> **Goal**:
Collect all lines from the records below that include the word "pose".

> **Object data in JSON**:
────────

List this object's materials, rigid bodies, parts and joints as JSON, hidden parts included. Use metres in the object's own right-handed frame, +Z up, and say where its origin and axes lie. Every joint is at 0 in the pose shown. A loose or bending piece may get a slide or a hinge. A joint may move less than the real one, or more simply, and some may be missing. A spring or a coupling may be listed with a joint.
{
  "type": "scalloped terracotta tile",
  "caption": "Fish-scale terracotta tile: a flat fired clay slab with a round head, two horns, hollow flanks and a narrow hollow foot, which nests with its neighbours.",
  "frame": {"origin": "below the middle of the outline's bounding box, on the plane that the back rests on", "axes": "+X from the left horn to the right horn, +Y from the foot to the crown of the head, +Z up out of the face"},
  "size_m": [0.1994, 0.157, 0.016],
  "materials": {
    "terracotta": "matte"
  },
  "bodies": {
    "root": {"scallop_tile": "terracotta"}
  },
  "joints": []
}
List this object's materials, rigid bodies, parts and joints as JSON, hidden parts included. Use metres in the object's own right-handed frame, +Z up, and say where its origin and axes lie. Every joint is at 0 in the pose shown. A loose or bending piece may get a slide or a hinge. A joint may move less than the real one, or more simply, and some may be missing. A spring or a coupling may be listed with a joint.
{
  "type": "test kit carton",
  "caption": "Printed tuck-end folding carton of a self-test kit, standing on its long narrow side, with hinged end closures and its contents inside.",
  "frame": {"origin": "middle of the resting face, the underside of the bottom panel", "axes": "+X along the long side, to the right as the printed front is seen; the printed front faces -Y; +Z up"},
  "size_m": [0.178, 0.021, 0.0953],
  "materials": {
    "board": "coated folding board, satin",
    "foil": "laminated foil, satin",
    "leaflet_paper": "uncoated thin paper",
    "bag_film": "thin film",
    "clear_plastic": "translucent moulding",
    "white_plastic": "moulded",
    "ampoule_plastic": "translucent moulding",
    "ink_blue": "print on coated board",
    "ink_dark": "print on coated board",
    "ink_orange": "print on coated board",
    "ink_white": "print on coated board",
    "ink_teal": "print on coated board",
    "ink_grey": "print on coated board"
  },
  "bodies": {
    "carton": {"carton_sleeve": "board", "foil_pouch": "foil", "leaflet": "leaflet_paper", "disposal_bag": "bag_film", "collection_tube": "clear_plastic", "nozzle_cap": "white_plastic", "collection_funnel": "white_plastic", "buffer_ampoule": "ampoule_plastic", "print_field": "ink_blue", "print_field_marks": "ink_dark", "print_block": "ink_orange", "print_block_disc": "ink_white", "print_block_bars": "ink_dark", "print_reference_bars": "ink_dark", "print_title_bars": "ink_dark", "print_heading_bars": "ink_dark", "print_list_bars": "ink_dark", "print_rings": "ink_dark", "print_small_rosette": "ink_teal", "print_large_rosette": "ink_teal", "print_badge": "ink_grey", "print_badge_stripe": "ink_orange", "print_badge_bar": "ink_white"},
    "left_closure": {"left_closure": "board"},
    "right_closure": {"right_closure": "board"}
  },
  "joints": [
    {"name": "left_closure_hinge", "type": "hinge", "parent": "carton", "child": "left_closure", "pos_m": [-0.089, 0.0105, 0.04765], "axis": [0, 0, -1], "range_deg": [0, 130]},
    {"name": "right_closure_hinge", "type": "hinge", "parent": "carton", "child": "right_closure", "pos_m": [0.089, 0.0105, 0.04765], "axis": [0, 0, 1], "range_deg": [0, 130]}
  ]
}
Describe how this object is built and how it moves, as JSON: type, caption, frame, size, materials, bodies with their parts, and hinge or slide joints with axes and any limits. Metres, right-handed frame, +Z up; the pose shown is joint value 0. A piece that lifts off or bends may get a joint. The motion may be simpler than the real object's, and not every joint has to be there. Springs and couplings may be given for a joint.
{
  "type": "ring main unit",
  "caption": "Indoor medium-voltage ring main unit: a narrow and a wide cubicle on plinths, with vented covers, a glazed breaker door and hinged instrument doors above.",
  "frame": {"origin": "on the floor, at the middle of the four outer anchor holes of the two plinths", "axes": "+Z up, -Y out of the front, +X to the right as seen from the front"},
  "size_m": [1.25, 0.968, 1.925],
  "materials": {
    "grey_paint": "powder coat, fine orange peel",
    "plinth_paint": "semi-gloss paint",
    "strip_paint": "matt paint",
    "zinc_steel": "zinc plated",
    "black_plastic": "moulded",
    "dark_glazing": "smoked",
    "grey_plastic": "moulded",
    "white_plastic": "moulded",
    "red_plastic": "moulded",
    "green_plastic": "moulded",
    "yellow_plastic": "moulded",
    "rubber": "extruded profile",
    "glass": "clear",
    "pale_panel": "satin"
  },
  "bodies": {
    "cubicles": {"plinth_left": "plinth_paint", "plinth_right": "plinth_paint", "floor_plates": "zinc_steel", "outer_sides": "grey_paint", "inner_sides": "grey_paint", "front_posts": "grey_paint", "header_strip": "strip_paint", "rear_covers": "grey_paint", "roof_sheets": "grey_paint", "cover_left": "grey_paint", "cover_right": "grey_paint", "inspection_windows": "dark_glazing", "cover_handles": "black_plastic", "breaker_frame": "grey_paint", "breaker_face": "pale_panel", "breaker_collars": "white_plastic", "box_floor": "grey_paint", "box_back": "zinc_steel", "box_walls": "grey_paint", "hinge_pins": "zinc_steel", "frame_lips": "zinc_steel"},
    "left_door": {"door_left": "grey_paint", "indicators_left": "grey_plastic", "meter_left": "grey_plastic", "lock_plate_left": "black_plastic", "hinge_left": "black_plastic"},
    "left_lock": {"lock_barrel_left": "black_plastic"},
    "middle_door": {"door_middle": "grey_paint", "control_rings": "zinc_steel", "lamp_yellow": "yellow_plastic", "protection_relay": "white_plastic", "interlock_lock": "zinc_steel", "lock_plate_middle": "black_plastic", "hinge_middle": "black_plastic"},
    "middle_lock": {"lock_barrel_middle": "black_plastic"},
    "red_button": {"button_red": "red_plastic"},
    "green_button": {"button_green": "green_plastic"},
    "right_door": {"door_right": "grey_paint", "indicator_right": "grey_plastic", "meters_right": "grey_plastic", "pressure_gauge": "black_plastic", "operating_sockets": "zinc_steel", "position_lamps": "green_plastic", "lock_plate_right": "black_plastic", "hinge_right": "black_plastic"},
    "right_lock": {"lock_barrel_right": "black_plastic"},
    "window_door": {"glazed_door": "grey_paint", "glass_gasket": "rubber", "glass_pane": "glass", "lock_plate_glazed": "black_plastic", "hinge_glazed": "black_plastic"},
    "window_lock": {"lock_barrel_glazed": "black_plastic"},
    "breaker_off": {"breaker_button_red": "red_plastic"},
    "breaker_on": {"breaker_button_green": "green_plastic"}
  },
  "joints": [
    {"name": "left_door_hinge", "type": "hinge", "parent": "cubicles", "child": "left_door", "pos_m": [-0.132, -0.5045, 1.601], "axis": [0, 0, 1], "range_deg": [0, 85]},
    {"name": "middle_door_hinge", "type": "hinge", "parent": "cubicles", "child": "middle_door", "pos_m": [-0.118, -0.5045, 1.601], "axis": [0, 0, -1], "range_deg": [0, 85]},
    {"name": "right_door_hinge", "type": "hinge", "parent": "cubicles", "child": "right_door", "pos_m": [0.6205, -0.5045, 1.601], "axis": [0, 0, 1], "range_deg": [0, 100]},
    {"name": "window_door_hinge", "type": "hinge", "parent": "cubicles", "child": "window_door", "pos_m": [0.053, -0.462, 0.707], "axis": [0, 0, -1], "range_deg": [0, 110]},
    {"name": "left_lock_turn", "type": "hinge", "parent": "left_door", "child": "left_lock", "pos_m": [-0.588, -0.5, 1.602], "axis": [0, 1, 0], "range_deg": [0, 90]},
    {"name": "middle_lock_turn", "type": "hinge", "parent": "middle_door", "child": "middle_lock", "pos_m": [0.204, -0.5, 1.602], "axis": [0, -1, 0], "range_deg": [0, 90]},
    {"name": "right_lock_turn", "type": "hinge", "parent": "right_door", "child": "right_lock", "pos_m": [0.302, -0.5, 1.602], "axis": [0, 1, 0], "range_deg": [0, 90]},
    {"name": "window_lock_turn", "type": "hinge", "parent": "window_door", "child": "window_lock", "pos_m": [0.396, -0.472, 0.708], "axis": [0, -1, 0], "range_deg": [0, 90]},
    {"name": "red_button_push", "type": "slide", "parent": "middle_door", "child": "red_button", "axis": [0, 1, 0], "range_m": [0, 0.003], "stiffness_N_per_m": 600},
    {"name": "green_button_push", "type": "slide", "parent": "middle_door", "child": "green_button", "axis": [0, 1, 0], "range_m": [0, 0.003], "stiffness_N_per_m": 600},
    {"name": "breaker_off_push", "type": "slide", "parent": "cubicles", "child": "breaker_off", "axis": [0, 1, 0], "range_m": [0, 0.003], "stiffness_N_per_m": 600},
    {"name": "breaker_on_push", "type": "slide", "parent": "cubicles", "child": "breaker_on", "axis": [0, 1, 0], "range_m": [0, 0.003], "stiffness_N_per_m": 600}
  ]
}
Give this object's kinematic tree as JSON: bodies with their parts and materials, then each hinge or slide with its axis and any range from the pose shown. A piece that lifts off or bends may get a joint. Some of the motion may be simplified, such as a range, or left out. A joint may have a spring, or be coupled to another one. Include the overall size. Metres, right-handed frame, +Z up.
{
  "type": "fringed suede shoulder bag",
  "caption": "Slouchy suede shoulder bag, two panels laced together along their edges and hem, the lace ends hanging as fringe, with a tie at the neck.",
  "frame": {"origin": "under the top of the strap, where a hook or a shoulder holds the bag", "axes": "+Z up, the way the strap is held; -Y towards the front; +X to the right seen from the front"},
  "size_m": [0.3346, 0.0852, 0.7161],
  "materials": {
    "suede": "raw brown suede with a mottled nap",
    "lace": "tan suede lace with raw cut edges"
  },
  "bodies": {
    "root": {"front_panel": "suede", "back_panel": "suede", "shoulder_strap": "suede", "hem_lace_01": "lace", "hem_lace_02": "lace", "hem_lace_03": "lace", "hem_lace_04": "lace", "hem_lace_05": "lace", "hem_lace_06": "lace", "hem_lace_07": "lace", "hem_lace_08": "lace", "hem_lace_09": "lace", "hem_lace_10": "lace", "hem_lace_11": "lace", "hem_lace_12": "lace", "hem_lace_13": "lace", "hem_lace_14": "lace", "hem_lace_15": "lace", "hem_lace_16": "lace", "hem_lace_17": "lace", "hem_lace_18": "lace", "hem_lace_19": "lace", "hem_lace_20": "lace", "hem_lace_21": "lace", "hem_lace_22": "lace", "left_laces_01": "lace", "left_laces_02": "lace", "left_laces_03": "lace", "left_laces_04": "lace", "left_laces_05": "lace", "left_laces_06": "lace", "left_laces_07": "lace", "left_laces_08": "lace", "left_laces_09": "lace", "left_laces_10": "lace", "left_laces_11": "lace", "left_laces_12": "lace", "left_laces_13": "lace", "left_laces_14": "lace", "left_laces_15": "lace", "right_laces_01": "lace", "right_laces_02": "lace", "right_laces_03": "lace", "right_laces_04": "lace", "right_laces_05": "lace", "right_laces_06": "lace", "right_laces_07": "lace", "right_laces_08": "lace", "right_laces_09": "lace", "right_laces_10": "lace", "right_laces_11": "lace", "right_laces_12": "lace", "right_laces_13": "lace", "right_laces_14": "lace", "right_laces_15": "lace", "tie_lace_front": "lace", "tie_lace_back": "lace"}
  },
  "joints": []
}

────────

> **Correct answer**:
List this object's materials, rigid bodies, parts and joints as JSON, hidden parts included. Use metres in the object's own right-handed frame, +Z up, and say where its origin and axes lie. Every joint is at 0 in the pose shown. A loose or bending piece may get a slide or a hinge. A joint may move less than the real one, or more simply, and some may be missing. A spring or a coupling may be listed with a joint.
List this object's materials, rigid bodies, parts and joints as JSON, hidden parts included. Use metres in the object's own right-handed frame, +Z up, and say where its origin and axes lie. Every joint is at 0 in the pose shown. A loose or bending piece may get a slide or a hinge. A joint may move less than the real one, or more simply, and some may be missing. A spring or a coupling may be listed with a joint.
Describe how this object is built and how it moves, as JSON: type, caption, frame, size, materials, bodies with their parts, and hinge or slide joints with axes and any limits. Metres, right-handed frame, +Z up; the pose shown is joint value 0. A piece that lifts off or bends may get a joint. The motion may be simpler than the real object's, and not every joint has to be there. Springs and couplings may be given for a joint.
Give this object's kinematic tree as JSON: bodies with their parts and materials, then each hinge or slide with its axis and any range from the pose shown. A piece that lifts off or bends may get a joint. Some of the motion may be simplified, such as a range, or left out. A joint may have a spring, or be coupled to another one. Include the overall size. Metres, right-handed frame, +Z up.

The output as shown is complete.